A Path of Hope: Suskind’s Hope in the Unseen

Ron Suskind’s “A Hope in the Unseen” opens as Cedric Jennings memorizes SAT words in his Washington, D.C. classroom rather than attend an assembly where his name would be called—and he would be mocked—for being an honors student.

Such is how Cedric lives as a student attending Frank W. Ballou Senior High, described as “the most troubled and violent school in the blighted southeast corner of Washington, D.C.”  He mostly keeps to himself and dodges insults in the school hallways.  Second in his class, he aims to attend MIT, where he is accepted into a summer program for high-achieving minority students.  He struggles with academics as well as his identity over the summer, as he realizes he faces many challenges unknown to other, mostly suburban, students.  Advised not to apply to MIT after his summer performance and low SAT scores, Cedric continues to strive for a rigorous college experience and is accepted early action to Brown University.

Brown’s atmosphere, with its many privileged students and emphasis on multiculturalism, sharply contrasts with Cedric’s experience of poverty in Washington’s inner city. “Really is a whole ‘nother world up here,” remarks Barbara Jennings, Cedric’s mother.  But Cedric’s parents have shaped his role as a man in society and his striving to be a strong student.  Cedric does not want to be like his father, who is in and out of jail.  Cedric’s mother raises him to be a man of faith, taking him often to church; but Cedric also acts as the man of the house.

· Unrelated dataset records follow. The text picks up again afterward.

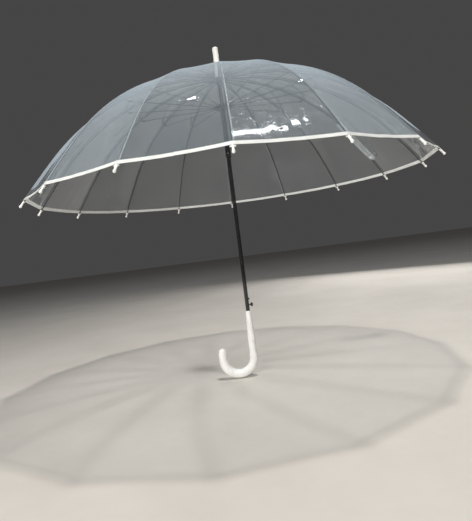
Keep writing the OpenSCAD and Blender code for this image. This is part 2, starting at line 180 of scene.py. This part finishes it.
def swept(name, rings, smooth_angle=35):
    """A skin over rings of points, each ring a closed loop, with its two ends capped."""
    rings = [np.asarray(r) for r in rings]
    n = len(rings[0])
    points = np.concatenate(rings)
    faces = []
    for i in range(len(rings) - 1):
        for j in range(n):
            k = (j + 1) % n
            faces.append((i * n + j, i * n + k, (i + 1) * n + k, (i + 1) * n + j))
    faces.append(tuple(reversed(range(n))))
    faces.append(tuple(range((len(rings) - 1) * n, len(rings) * n)))
    obj = new_object(name, points, faces)
    tidy = bmesh.new()
    tidy.from_mesh(obj.data)
    bmesh.ops.recalc_face_normals(tidy, faces=tidy.faces)
    tidy.to_mesh(obj.data)
    tidy.free()
    obj.data.shade_smooth()
    obj.data.set_sharp_from_angle(angle=math.radians(smooth_angle))
    return obj


# ---------------------------------------------------------------- materials

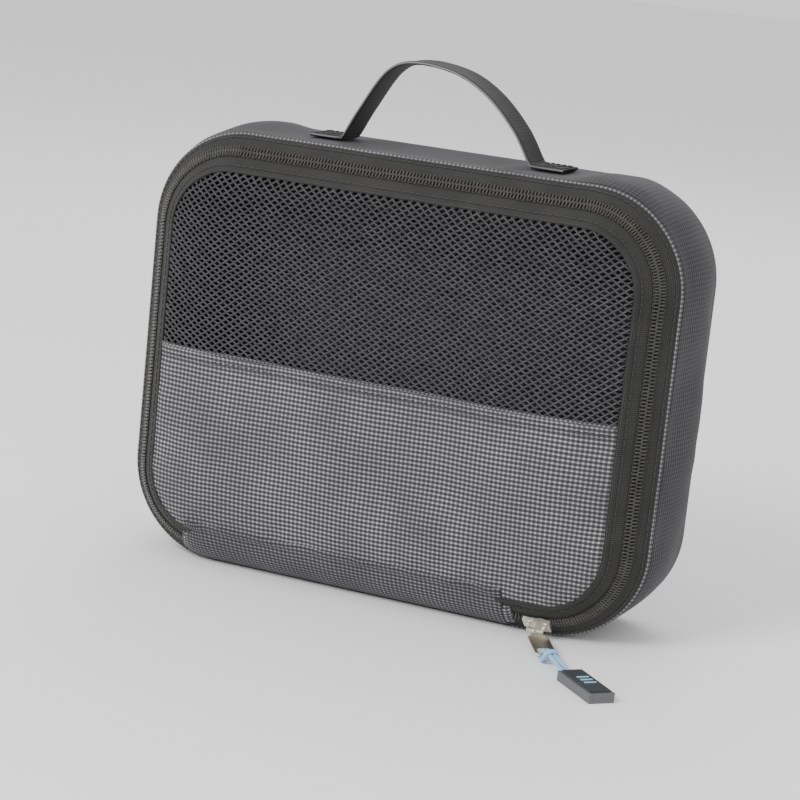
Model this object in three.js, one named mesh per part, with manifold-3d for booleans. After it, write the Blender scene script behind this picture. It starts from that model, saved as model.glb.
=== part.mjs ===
// A soft packing cube: a zipped travel pouch with a net window in its lid,
// a webbing handle on top and a metal zip pull with a cord and an end tag.
// Millimetres, +Z up. The cube stands on the floor at z = 0, its lid faces -Y.
import * as THREE from "three";
import { mergeVertices } from "three/addons/utils/BufferGeometryUtils.js";
import Module from "manifold-3d";

// Body
const bodyWidth = 240;
const bodyHeight = 190;
const cornerRadius = 42;
const backY = 32;
const gussetBackY = 30;
const gussetFrontY = -15.5;
const fabricWall = 1.6;
const bindingWidth = 2.2;
const gap = 0.3;

// Zip: a slanted band between the gusset and the lid
const zipInset = 8;
const zipY = -24.2;
const slant = Math.SQRT1_2;
const coilHalfWidth = 3;
const coilHalfThick = 0.8;
const tapeThick = 0.6;
const rightZipEnd = 62;
const leftZipEnd = -88;

// Lid
const lidInset = 17.5;
const lidEdgeY = -31.9;
const lidThick = 0.9;
const lidPuff = 6;
const seamZ = 96;
const seamHeight = 3;
const hingeZ = 17;

// Handle
const handleY = 8;
const webWidth = 20;
const webThick = 1.5;
const footLength = 16;
const ankleWidth = 3.6;
const ankleSpread = 1.8;
const footInnerX = 42;
const handleRise = 35;

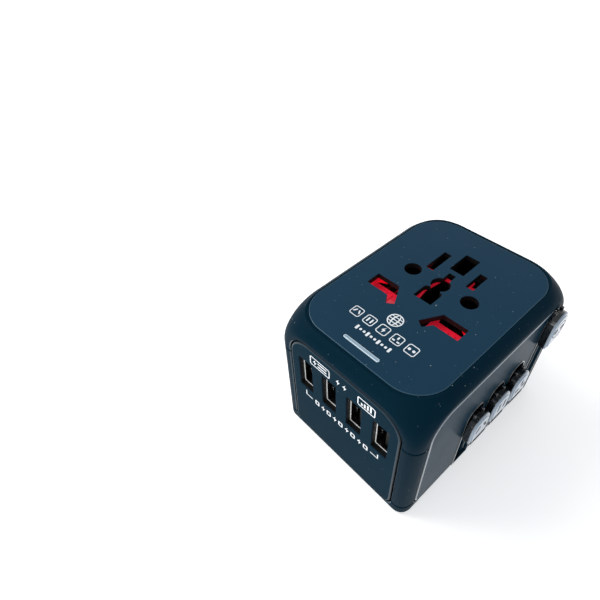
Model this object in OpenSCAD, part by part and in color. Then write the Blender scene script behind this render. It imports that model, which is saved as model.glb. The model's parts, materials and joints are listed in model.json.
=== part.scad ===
// Universal travel adapter: a pocket-size case with a multi-standard socket on
// its front, four charging ports on one end and four sliders on one side. Each
// slider pushes one set of plug pins out of the back.
// Frame: origin at the middle of the back face, +Z towards the socket face,
// -Y towards the charging end, +X towards the sliders. Millimetres.

/* [Case] */
// Width from the plain side to the slider side
body_w = 50; // [50:1:54]
// Length from the charging end to the far end
body_l = 68; // [68:1:72]
// Depth from the back face to the socket face
body_h = 51; // [51:0.1:51.4]
// Radius of the upright corners, below the bevel
corner_r = 3.6; // [3:0.2:4]
// Wall of the case behind the trim panels
wall = 1.5; // [1.2:0.1:1.5]
// Height where the front and back shells meet
seam_z = 37; // [35:1:40]
// Height of the back plate's rim
plate_h = 5; // [4.5:0.5:6]
// Thickness of the back plate's floor
floor_t = 2; // [1.5:0.1:2]

/* [Trim panels] */
// Thickness of a side or end panel
panel_t = 1.5; // [1.2:0.1:1.5]
// Gap round each panel in its recess
panel_gap = 0.15; // [0.1:0.05:0.3]
// Height of the panels' upper edge
panel_top = 46.2; // [45:0.1:46.4]
// Height of the panels' lower edge
panel_low = 1.2; // [1:0.1:1.6]
// Radius of the panels' upper corners
panel_r = 8; // [6:0.5:9]
// Radius of the panels' lower corners
panel_foot_r = 4; // [2:0.5:5]
// Width of an end panel
end_panel_w = 40.8; // [38:0.2:41]
// Width of a side panel
side_panel_w = 58; // [57:0.2:59]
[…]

The book shows that his parents are living in the shadow of their own pasts.  When Cedric’s father, also named Cedric, contemplates sending his son a letter mentioning how he first thought his son was “shooting too high” when he wanted to go to Princeton, the father reflects on his own father leaving the family when he was seven.  Barbara and Cedric also talk about how Barbara used to be good at school.  Barbara has many responsibilities; she works for the government and tries to make a living, but went on welfare to have time to raise Cedric when he was young.

As Cedric grapples with his identity at college, new friends act as foils to his struggle for self-awareness and his understanding of race.  He clashes with his white roommate, Rob, who comes from a homogenous suburban background.  His friend Zayd, who is white and the son of Weather Underground activists, becomes his close friend, but they argue.  Zayd attended a Harlem school where some black students bullied him.  Cedric asks how he cannot hate black people now, but Zayd remarks that not everyone of the same race is in fact similar.  His friend Chiniqua, who attended Prep for Prep in New York City, also remarks that people of the same race can hate each other as much as people of different races.  Cedric struggles when he sees wealthier, suburban black students adopting black, inner-city culture: he knows he cannot be friends with them, because they don’t understand what the clothing and symbols signify.      

Cedric also must come to terms with the fact that his educational experience did not offer him the same opportunities and rigors as many of the more privileged students.  Cedric struggles in most classes, but he excels in calculus, which he methodically studied at MIT.  In his education class, he analyzes an inner-city school, similar to his own, where suspensions are common and a teacher remarks that one can tell who will soon die after leaving school.  Cedric is disturbed – “he’s writing them off before they even get a chance.”  This comment goes to the heart of Cedric’s philosophy of life. The circumstances in which one is born cannot proscribe the future: there is hope in the unseen.

Cedric rejects certain childhood limitations and becomes more confident in his identity as he attends college.  He realizes at college that pride in himself—which was discouraged at church and criticized in high school—has enabled him to accomplish his goals.  “ Though he’d never actually use the word, kids must have sensed it in him when they always attacked him for “thinking that he was better than everyone else.”  He ended up building all those convoluted rationales for lofty ambition, saying he needed to go to a famous college, a place everyone had heard of, to justify all his painful sacrifices. It’s all clear now: that was just a cover.  “It was pride—pure, simple, in your breastplate pride—that got him to this place.”  When Cedric returns home and finds that his mother never told him that she was behind in the rent and is now being evicted, he remarks that “this is the sin of pride.” Cedric has kept the values that his mother and the church instilled in him, but he has redefined them to align with the self-knowledge he has gained.

Suskind allows the reader to get inside of Cedric’s head as he struggles and succeeds from poverty to Brown University.  As Cedric wonders why his potential success—or failure—means more to society than just one young man’s journey, the book raises a debate about how the personal intersects with the political.  Through Cedric’s eyes, “A Hope in the Unseen” surfaces thought-provoking questions of race, gender, identity, and how we interact with each other.